From this study, I’m able to conclude that international K-pop fans prefer websites with amiable communities and factual content over clickbait titles and biased content. They rely on K-pop entertainment websites to get the latest news about their idols and express opinions over newly released music videos or variety shows with their bias groups on the forums. These communities are made up of various types of fans, some of which have dubious morals and actions because of their obsession or hate of a K-pop idol. K-pop fans tend to go to the extreme when supporting their favorite idols. The whole of the K-pop fandom culture includes the regular fans, anti-fans, sasaeng fans, and also fans who spend excessive amounts of money on their bias. Sasaengs and anti-fans will take time out of their day to disturb and potentially harm idols, but there are also fans who don’t mind using money to support and make their bias happy. K-pop fan culture and overall opinions are very diverse, shown through the variety of their ways to both support and cause trouble for their idols.

Works Cited

Alolika. “To Idol, With Love: K-Pop’s Gift Economy.” Seoulbeats, April 23, 2014. Web.

              19 Nov. 2016.


ddangha. “Yunho Reveals That He Thought About Quitting After His Poison Incident.”
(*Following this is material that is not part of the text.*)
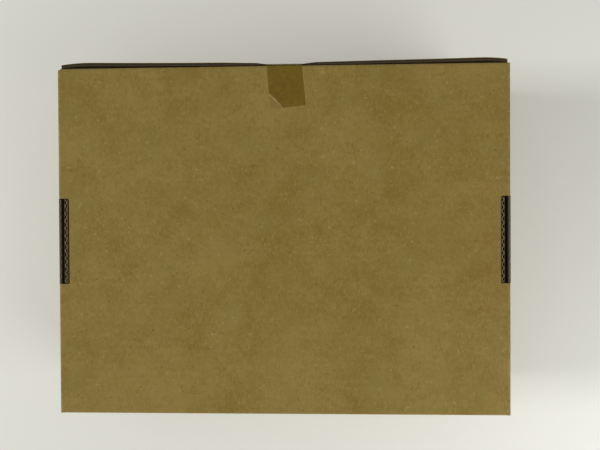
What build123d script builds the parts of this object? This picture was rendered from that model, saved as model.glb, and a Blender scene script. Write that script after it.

              Soompi. 25 July 2014. Web. 16 Nov. 2016.

Hong, C. “How Much Does It Cost To Debut A K-Pop Group?” Soompi. August 4, 2016.

             Web.16 Nov. 2016.         


Midnight Ramen Attack. “Kpop Interview.” Received by Vicki Ho, 19 Nov. 2016.

Ock, Hyun-ju. “K-Pop Fans’ Gift-Giving Culture Evolves,” Korea Herald, June 3, 2014.

            Web. 19 Nov. 2016


Suh Hye-rim. “Seo Taiji and Boys Chosen as K-Pop Icons,” Korea Herald, July 3, 2013.

           Web. 16 Nov. 2016.


Williams, J. Patrick, and Samantha Xiang Xin Ho. “‘Sasaengpaen’ or K-Pop Fan?

           Singapore Youths, Authentic Identities, and Asian Media Fandom.” Deviant

            Behavior 37.1 (2016): 81–94. Web.